Issue (i): Whether an order of amalgamation sanctioned under section 394 of the Companies Act, 1956 is an "instrument" and a "conveyance" chargeable to stamp duty under the Bombay Stamp Act, 1958.
Analysis: The definition of "conveyance" in section 2(g) of the Bombay Stamp Act, 1958 is wide enough to include an order by which property is transferred or vested in another person. An amalgamation order under section 394 is founded on a compromise or arrangement between companies and operates to transfer the undertaking, property and liabilities of the transferor company to the transferee company. The definition of "instrument" in section 2(l) is likewise broad and covers documents by which rights or liabilities are transferred or recorded. On that basis, the amalgamation order is not merely a judicial approval in the abstract, but a document effecting transfer of property and rights.
Conclusion: Yes. An amalgamation order under section 394 of the Companies Act, 1956 is an instrument and a conveyance chargeable to stamp duty.
Issue (ii): Whether the State Legislature had competence to levy stamp duty on such an amalgamation order and whether section 2(g)(iv) of the Bombay Stamp Act, 1958 was repugnant to the Companies Act, 1956.
Analysis: The levy is on the instrument, while the value of the property transferred may be used only as the measure of duty. That does not change the essential character of the levy or convert it into a tax on transfer of property or on amalgamation as such. The State Legislature was competent under the constitutional scheme to prescribe stamp duty on such instruments. Section 2(g)(iv) and section 34 do not invalidate the amalgamation order or interfere with the court's jurisdiction under the Companies Act; they only require proper stamping and affect admissibility in evidence if the instrument is not duly stamped.
Conclusion: No. The levy was within legislative competence and there was no repugnancy to the Companies Act, 1956.

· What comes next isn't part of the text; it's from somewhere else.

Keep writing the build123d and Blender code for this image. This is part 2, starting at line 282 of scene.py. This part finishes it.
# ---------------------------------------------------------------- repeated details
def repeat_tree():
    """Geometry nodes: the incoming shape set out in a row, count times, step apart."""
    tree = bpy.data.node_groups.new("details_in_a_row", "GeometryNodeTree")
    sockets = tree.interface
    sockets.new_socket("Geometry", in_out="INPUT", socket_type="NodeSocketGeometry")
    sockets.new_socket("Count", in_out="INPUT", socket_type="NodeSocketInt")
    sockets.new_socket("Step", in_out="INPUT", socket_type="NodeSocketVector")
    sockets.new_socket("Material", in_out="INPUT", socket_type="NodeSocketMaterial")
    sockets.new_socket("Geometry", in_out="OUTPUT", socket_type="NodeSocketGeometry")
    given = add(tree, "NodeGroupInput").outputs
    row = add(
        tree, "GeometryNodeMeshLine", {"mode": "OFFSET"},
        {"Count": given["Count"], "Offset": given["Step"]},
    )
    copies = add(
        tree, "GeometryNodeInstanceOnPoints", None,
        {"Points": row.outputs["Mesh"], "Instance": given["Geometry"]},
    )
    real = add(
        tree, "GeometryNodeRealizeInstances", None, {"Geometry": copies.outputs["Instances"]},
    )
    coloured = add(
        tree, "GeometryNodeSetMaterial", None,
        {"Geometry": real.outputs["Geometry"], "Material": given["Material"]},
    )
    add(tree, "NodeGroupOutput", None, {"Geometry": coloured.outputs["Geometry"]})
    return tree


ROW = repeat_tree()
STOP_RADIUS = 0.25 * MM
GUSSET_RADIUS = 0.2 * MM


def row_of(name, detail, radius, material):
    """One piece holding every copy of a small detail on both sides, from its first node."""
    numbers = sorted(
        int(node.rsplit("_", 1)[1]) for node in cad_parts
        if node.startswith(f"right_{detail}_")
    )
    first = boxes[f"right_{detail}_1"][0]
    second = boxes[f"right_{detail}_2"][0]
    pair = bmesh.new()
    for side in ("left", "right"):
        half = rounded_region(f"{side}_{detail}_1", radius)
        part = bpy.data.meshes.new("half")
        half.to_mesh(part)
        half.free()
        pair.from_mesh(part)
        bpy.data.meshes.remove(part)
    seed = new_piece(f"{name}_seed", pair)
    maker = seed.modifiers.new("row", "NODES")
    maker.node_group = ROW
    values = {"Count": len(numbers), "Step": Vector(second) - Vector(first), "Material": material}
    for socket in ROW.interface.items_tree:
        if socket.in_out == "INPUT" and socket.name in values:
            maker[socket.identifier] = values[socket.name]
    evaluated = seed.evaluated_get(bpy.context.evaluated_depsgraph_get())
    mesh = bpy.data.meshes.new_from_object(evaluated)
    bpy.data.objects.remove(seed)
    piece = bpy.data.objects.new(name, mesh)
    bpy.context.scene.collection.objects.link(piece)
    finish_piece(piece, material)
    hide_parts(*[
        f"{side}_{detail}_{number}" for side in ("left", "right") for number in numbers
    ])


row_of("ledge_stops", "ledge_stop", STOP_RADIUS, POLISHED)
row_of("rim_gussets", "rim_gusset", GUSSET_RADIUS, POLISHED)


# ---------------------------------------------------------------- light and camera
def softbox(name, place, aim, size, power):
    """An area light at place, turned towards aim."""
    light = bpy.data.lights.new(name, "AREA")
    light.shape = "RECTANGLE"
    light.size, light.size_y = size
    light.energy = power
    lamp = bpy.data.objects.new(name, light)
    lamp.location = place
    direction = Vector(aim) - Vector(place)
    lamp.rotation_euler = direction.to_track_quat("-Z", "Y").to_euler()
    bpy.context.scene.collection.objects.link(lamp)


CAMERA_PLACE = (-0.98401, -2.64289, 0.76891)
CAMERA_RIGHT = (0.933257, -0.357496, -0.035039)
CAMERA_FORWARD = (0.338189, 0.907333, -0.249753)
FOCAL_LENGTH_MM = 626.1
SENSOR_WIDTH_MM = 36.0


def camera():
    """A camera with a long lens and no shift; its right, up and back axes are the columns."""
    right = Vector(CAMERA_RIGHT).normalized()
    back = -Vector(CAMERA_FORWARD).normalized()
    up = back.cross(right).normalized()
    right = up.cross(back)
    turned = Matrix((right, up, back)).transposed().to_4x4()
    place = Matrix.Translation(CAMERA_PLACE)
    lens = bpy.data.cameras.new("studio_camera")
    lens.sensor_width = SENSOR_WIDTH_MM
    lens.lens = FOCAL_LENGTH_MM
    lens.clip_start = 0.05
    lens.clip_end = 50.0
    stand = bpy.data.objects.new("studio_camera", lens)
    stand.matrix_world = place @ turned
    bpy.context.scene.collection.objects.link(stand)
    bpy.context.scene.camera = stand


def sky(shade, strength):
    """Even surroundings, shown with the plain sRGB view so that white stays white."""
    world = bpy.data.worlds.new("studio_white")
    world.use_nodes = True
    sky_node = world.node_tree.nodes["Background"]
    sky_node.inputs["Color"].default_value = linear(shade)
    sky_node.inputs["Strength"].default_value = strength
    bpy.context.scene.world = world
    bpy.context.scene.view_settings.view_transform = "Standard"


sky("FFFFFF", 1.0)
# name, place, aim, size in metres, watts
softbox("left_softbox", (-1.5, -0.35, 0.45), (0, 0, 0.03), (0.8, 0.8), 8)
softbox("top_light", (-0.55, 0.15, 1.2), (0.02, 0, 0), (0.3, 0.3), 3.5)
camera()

Issue (iii): Whether the value for stamp duty on an amalgamation order should be determined by separately valuing the assets and liabilities of the transferor company or on the basis of the consideration represented by the shares allotted under the scheme.

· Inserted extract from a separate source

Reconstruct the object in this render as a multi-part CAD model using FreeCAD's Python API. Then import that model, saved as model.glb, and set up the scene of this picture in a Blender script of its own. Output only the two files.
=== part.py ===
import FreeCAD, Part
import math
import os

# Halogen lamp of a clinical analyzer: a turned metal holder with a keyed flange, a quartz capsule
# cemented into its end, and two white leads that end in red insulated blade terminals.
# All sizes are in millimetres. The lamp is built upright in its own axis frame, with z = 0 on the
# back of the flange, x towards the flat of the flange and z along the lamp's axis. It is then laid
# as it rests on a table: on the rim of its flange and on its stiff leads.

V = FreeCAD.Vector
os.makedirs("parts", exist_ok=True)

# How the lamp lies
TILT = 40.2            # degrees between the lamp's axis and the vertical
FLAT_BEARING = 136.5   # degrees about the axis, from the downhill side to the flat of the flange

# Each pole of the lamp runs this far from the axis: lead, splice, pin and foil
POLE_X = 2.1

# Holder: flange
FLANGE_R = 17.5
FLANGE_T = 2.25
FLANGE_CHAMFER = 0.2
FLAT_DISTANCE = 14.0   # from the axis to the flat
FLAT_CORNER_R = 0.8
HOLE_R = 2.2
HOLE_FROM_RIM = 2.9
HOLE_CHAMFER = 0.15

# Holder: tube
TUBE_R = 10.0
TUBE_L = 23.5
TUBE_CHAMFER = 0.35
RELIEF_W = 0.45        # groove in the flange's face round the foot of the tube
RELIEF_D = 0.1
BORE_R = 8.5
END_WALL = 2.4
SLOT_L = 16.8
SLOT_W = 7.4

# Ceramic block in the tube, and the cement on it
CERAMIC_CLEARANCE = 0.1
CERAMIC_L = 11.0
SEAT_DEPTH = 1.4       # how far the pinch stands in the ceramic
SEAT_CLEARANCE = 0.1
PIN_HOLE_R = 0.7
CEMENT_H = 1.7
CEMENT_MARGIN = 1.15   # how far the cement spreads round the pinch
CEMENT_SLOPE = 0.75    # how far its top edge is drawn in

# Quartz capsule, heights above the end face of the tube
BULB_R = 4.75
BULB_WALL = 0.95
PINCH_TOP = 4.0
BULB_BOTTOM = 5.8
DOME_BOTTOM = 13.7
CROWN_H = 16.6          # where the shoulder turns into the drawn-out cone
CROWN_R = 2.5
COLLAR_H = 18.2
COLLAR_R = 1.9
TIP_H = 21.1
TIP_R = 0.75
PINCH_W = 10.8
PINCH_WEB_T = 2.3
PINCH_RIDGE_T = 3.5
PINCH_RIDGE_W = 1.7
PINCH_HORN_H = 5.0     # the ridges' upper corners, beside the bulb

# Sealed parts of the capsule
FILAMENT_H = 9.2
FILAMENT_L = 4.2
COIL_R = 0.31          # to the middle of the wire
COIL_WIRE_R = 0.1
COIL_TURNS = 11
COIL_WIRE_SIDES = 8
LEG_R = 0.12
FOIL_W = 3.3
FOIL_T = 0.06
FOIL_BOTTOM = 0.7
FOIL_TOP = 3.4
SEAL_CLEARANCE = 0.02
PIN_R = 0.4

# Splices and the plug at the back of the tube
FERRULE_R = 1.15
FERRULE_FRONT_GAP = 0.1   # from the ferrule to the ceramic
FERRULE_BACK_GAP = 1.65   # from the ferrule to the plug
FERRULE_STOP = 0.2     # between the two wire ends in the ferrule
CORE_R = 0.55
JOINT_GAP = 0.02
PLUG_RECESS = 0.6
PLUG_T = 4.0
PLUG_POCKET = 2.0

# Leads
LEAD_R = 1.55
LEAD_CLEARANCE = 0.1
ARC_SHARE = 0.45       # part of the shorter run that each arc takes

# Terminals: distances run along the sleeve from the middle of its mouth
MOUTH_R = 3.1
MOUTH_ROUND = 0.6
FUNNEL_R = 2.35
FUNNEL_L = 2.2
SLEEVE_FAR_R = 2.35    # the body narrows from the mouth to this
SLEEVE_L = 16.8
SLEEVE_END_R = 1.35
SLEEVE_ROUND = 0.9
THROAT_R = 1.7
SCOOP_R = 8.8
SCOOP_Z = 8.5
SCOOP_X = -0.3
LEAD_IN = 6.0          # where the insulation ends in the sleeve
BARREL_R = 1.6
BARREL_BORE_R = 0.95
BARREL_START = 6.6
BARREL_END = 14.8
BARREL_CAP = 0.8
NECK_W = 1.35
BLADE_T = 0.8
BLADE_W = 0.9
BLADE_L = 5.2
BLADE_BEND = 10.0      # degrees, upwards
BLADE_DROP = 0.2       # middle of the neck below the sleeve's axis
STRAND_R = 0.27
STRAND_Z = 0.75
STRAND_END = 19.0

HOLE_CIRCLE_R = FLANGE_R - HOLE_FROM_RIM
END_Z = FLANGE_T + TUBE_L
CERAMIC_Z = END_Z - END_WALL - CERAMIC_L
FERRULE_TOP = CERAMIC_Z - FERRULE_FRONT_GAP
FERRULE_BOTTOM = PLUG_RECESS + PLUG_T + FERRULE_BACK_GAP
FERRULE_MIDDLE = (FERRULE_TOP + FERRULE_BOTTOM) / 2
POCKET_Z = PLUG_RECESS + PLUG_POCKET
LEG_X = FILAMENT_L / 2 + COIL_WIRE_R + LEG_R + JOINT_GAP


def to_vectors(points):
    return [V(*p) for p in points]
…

Analysis: A scheme of amalgamation transfers the business as a going concern and does not involve separate transfer of assets and liabilities as distinct components for stamp valuation. The proper basis is the value reflected in the consideration for the scheme, ordinarily the shares allotted by the transferee company or other consideration actually paid. Separate valuation of assets and liabilities would not reflect the true nature of the instrument covered by article 25 of Schedule I.

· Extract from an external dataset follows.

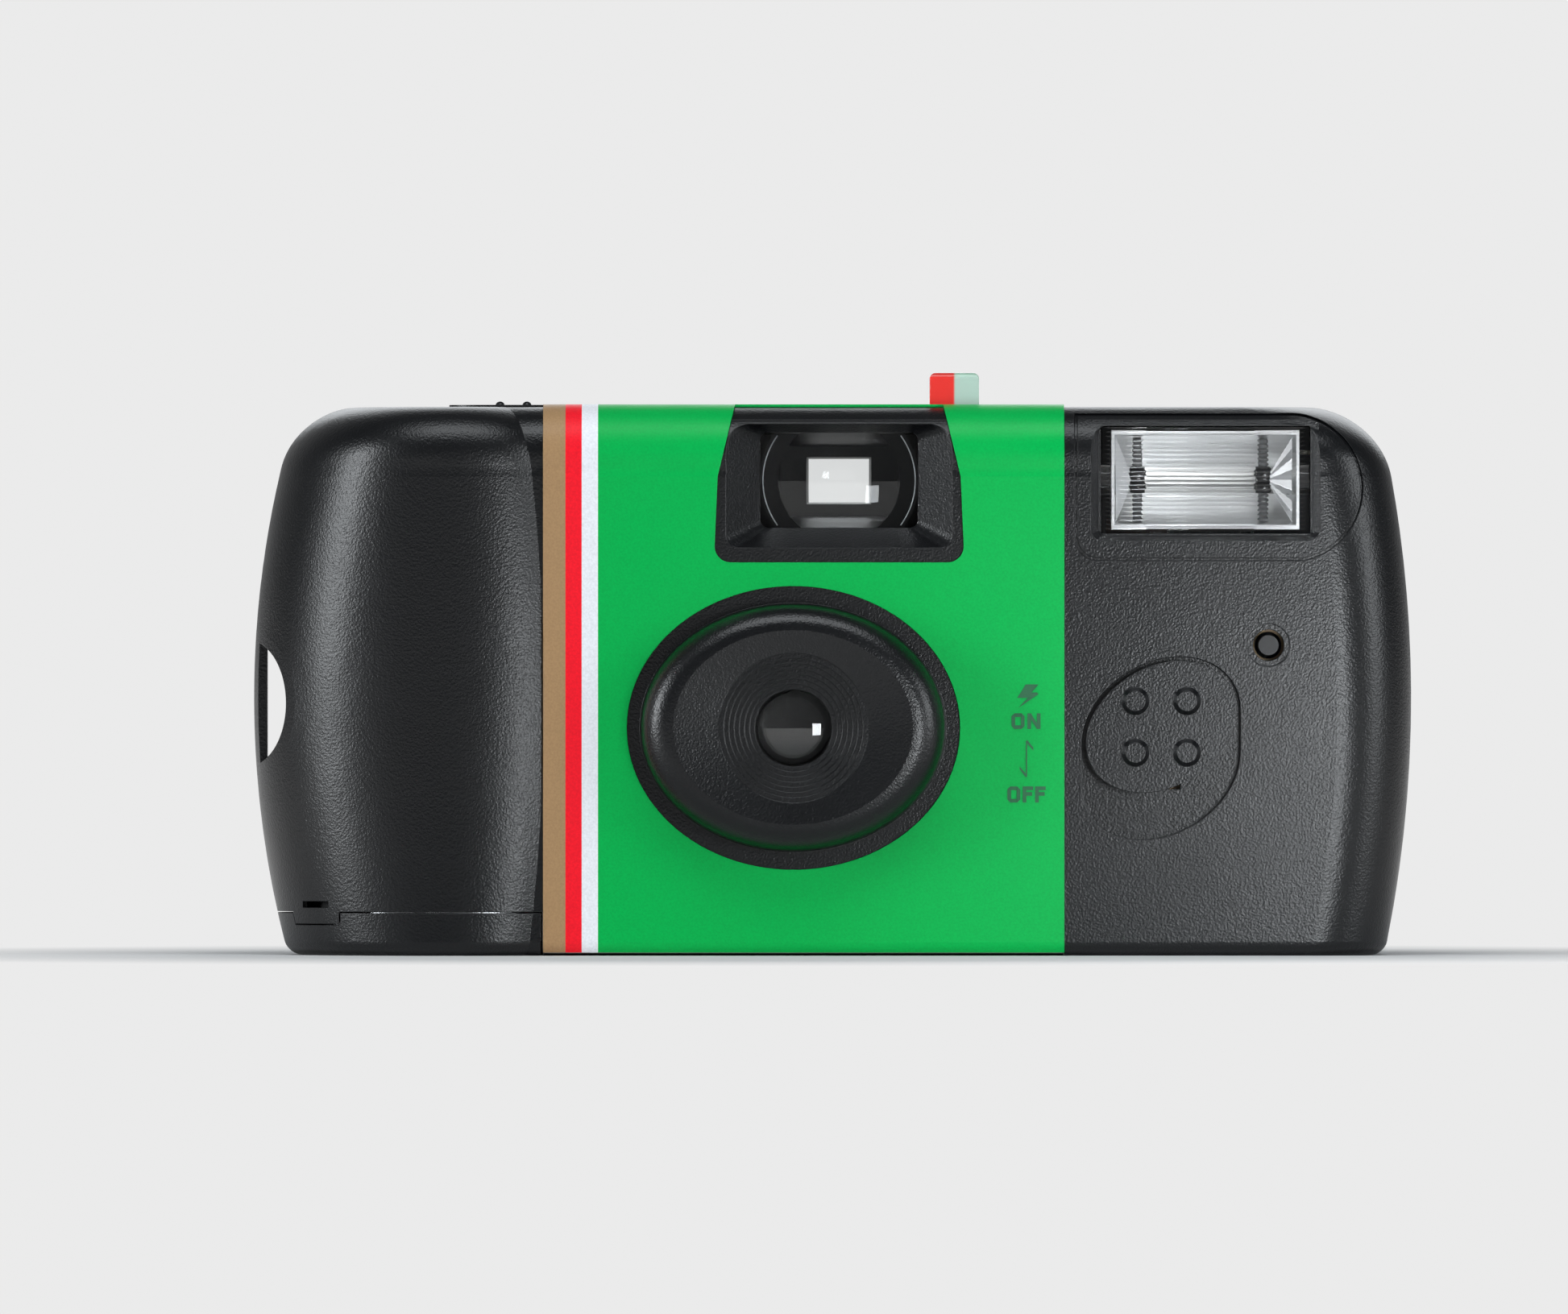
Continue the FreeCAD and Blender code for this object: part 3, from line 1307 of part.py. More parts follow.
def flash_knob():
    plate = knob_outline(0.0, knob_face_y, pocket_floor_y - near, 0)
    bumps = []
    half = knob_bump_pitch / 2
    for dx in (-half, half):
        for dz in (-half, half):
            x = knob_x + dx
            z = knob_z + dz
            foot = V(x, knob_face_y - knob_bump_h, z)
            bumps.append(Part.makeCone(knob_bump_tip_r, knob_bump_r, knob_bump_h, foot, V(0, 1, 0)))
    stem = block(
        knob_x - stem_half, knob_x + stem_half, pocket_floor_y - 0.4, carrier_y0,
        knob_z - stem_half, knob_z + stem_half)
    return join(plate, stem, *bumps)


def switch_carrier():
    x0 = guide_x0 + 0.9
    x1 = knob_x + carrier_half_x
    z1 = knob_z + carrier_high
    pad = block(knob_x - carrier_half_x, x1, carrier_y0, carrier_y1, knob_z - carrier_low, z1)
    arm = block(x0, x1, carrier_y0, carrier_y1, z1 - carrier_arm, z1)
    reach = block(x0, guide_x1, carrier_y0, guide_y1, z1 - carrier_arm, z1)
    return join(pad, arm, reach)


def ready_light_guide():
    pillar = block(guide_x0, guide_x1, guide_y0, guide_y1, knob_z + carrier_high, guide_top_z)
    rims = [edge for edge in pillar.Edges if edge.BoundBox.ZMin > guide_top_z - near]
    return pillar.makeFillet(guide_round_r, rims)


def build():
    os.makedirs("parts", exist_ok=True)
    shell = cover_shell()
    save("front_cover", front_cover(shell))
    save("rear_cover", rear_cover(shell))
    save("film_door", film_door())
    save("wrap_label", wrap_label())
    save("main_body", main_body())
    save("lens_holder", lens_holder())
    save("taking_lens", taking_lens())
    save("shutter_blade", shutter_blade())
    save("shutter_return_spring", blade_spring())
    save("shutter_drive_lever", drive_lever())
    save("drive_lever_spring", drive_spring())
    save("release_lever", release_lever())
    save("shutter_button", shutter_button())
    save("button_spring", button_spring())
    save("thumbwheel", thumbwheel())
    save("wind_pawl", wind_pawl())
    save("cartridge_shell", cartridge_shell())
    save("cartridge_end_caps", cartridge_caps())
    save("cartridge_spool", cartridge_spool())
    save("cartridge_felt", cartridge_felt())
    save("film_strip", film_strip())
    save("film_supply_roll", film_roll())
    save("supply_spool", supply_spool())
    save("sprocket_wheel", sprocket_wheel())
    save("counter_dial", counter_dial())
    save("counter_window", counter_window())
    save("viewfinder_housing", finder_housing())
    save("viewfinder_front_lens", finder_lens())
    save("viewfinder_eyepiece", finder_eyepiece())
    save("flash_window", flash_window())
    save("flash_reflector", flash_reflector())
    save("flash_tube", flash_tube())
    save("flash_tube_caps", tube_caps())
    save("circuit_board", circuit_board())
    save("main_capacitor", main_capacitor())
    save("transformer", transformer())
    save("trigger_coil", trigger_coil())
    save("transistor", transistor())
    save("resistors", resistors())
    save("ready_lamp", ready_lamp())
    save("battery", battery())
    save("battery_contact_lower", contact_low())
    save("battery_contact_upper", contact_top())
    save("sync_contact", sync_contact())
    save("charge_contact", charge_contact())
    save("flash_switch_knob", flash_knob())
    save("flash_switch_carrier", switch_carrier())
    save("ready_light_guide", ready_light_guide())


build()
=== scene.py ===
import math
import bpy
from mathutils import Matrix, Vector


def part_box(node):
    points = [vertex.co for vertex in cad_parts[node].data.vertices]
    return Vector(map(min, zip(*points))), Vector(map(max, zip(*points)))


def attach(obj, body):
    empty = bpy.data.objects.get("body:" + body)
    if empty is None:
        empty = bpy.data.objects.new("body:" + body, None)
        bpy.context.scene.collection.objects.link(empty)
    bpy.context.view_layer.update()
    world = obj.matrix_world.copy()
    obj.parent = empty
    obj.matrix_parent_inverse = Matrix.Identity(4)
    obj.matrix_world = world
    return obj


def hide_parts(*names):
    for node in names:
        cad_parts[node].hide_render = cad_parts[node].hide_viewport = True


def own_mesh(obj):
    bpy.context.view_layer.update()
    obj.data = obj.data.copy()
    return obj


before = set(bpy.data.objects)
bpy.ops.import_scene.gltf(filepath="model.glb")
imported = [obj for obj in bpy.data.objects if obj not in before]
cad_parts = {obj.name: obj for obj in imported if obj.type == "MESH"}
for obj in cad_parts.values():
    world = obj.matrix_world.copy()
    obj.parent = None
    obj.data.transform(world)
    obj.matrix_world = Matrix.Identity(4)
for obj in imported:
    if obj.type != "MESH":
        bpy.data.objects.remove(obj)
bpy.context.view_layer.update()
scene = bpy.context.scene

# Covers and film door
# The front and rear covers and the lid under the cartridge are injection-moulded black polystyrene.
# The mould is spark-eroded, so every outer face has the same fine pebbled grain. The covers snap together.


def add(tree, kind, **values):
    """New shader node: each value goes to the input of that name, or else to the node's own setting."""
    node = tree.nodes.new(kind)
    for key, value in values.items():
        socket = next((s for s in node.inputs if s.name.replace(" ", "_") == key and s.enabled), None)
        if socket is None:
            setattr(node, key, value)
        else:
            socket.default_value = value
    return node


def new_material(name, color, roughness, **sockets):
    material = bpy.data.materials.new(name)
    material.use_nodes = True
    shader = material.node_tree.nodes["Principled BSDF"]
    shader.inputs["Base Color"].default_value = (*color, 1.0)
    shader.inputs["Roughness"].default_value = roughness
    for key, value in sockets.items():
        shader.inputs[key.replace("_", " ")].default_value = value
    return material, material.node_tree, shader


def object_point(tree):
    return add(tree, "ShaderNodeTexCoord").outputs["Object"]


def noise(tree, point, scale, detail=2.0, roughness=0.5):
    node = add(tree, "ShaderNodeTexNoise", Scale=scale, Detail=detail, Roughness=roughness)
    tree.links.new(point, node.inputs["Vector"])
    return node.outputs["Fac"]


def combine(tree, operation, first, second):
    """One number from two: their sum, their product or the larger of them."""
    node = add(tree, "ShaderNodeMath", operation=operation)
    tree.links.new(first, node.inputs[0])
    tree.links.new(second, node.inputs[1])
    return node.outputs[0]


def spread(tree, value, low, high, start=0.3, stop=0.7):
    """Number that goes from low to high while the value goes from start to stop."""
    node = add(tree, "ShaderNodeMapRange", From_Min=start, From_Max=stop, To_Min=low, To_Max=high)
    tree.links.new(value, node.inputs["Value"])
    return node.outputs["Result"]


def color_mix(tree, blend):
    """Node that mixes two colours, with its inputs for the two colours and its output."""
    first_color, second_color, mixed_color = 6, 7, 2
    node = add(tree, "ShaderNodeMix", data_type="RGBA", blend_type=blend)
    return node, node.inputs[first_color], node.inputs[second_color], node.outputs[mixed_color]


def tint(tree, value, low, high, start=0.3, stop=0.7):
    """Colour that goes from low to high while the value goes from start to stop."""
    node, first, second, mixed = color_mix(tree, "MIX")
    tree.links.new(spread(tree, value, 0.0, 1.0, start, stop), node.inputs["Factor"])
    first.default_value = (*low, 1.0)
    second.default_value = (*high, 1.0)
    return mixed


def relief(tree, shader, height, depth, strength=1.0, edge=0.0):
    """Small height pattern over the surface, with softened edges where a radius is given."""
    bump = add(tree, "ShaderNodeBump", Strength=strength, Distance=depth)
    tree.links.new(height, bump.inputs["Height"])
    if edge:
        soft = add(tree, "ShaderNodeBevel", samples=6, Radius=edge)
        tree.links.new(soft.outputs["Normal"], bump.inputs["Normal"])
    tree.links.new(bump.outputs["Normal"], shader.inputs["Normal"])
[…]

Conclusion: The duty is to be computed on the basis of the consideration represented by the shares allotted or other consideration, and not by separately valuing assets and liabilities.
Final Conclusion: The constitutional challenge failed, the levy of stamp duty on amalgamation orders was upheld, and only the valuation methodology was accepted in the limited sense that separate valuation of assets and liabilities was impermissible.
Ratio Decidendi: An amalgamation order under a compromise or arrangement that transfers property is an instrument chargeable to stamp duty, and the value of the transferred interest may be used as the measure of duty without converting the levy into a tax on the transfer itself.